My grandgirls, Nicole and Joy, were in town for the weekend, so we went to see Frozen, a delightful animated fantasy suitable to all viewers. Disney has done it again: They created a great redemption story. Those who know the biblical story line will see biblical themes coming up constantly.
Caution: this essay contains some major spoilers!
Frozen begins in Arendelle, an Edenic world, with loving parents and two delightful sisters, Elsa and Anna who play wonderful creative games. But Elsa’s gift of creating ice and snow gets out of hand. In her shame and sinfulness, she separates from Anna, hides her gift from everyone, attempting to overcome her sin by keeping law. (Genesis 2 through 3:8.)
At Elsa’s coronation party, the world comes to the palace. Hans, a handsome young prince, comes with the crowd, delighting Anna. She quickly accepts his marriage proposal, but Elsa refuses permission for the wedding. That sends Anna into a tirade at her sister’s apparent intent to ruin her happiness. Elsa’s emotions explode. Her curse breaks loose sending icy death through the whole world. There is no hope anywhere. Elsa goes into exile at the top of North Mountain. Separated from everyone she can harm no one. But death spreads throughout Arendelle. (Genesis 3-4 retold.)

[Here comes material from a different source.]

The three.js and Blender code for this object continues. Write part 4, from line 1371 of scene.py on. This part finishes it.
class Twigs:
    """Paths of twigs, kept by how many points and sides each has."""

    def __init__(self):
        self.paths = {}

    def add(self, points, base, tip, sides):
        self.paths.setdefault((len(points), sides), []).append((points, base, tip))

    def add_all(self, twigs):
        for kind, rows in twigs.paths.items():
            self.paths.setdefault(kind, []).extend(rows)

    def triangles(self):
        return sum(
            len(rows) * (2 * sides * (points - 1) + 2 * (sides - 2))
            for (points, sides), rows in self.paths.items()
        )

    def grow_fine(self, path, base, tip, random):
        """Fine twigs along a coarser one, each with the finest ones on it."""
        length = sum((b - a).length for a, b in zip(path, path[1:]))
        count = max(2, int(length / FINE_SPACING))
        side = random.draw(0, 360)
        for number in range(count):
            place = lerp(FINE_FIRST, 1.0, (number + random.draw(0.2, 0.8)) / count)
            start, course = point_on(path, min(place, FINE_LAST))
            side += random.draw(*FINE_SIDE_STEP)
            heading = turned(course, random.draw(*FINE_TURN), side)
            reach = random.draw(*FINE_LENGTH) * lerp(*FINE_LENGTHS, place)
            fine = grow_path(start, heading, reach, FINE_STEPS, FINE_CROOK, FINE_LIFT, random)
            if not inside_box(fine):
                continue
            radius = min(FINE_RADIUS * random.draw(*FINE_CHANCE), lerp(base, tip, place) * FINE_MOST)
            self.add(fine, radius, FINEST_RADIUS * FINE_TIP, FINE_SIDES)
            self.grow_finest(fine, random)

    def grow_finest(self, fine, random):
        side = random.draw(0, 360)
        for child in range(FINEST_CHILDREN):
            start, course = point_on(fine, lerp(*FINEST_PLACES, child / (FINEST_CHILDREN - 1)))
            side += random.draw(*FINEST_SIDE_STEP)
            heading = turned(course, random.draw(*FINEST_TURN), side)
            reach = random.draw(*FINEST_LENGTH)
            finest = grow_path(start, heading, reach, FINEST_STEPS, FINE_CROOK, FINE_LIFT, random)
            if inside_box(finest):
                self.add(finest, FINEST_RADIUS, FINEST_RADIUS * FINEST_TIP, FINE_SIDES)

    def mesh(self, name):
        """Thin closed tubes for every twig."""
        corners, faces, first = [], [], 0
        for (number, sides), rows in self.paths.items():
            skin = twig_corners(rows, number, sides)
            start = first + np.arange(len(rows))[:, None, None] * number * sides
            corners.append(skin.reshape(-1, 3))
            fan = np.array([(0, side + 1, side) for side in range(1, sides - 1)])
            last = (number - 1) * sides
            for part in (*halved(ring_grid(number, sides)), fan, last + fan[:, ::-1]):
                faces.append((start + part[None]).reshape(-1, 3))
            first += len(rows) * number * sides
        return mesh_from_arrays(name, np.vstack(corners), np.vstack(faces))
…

Anna goes to find Elsa and get her to reverse the curse. She meets Kristoff and Sven, his reindeer, and they soon team up with a quirky snowman made by Elsa and Anna during pre-fall play. The rescue commences with a most unlikely team – not unlike Abraham and his clan.
In their encounter in the ice palace, Elsa’s ice curse hits Anna in the heart and she is dying. Only an act of true love can melt her frozen heart and reverse the curse. As the evil doer moves to murder Elsa, Anna sacrifices herself for her sister, who is also her enemy, taking death into herself. Shades of Jesus’ substitutionary sacrifice.
But the act of love reverses the curse and Anna is resurrected, without even waiting three days. She destroys the evil doer – read triumph theme of the atonement – and life returns to Arendelle.
That movies rip off the biblical redemption story is no surprise. It is a most compelling story: Eden, fall, deceptive evil, very fallible missionaries, and self-sacrificial love leading to substitution which reverses the curse and brings life.
If you choose to watch Frozen, look for the redemptive storyline. Then compare it to the grandest of all redemptive stories. It will be a great occasion to talk about the gospel. All we need are the real characters: God and Jesus and the Holy Spirit – and then some forgiveness of sin.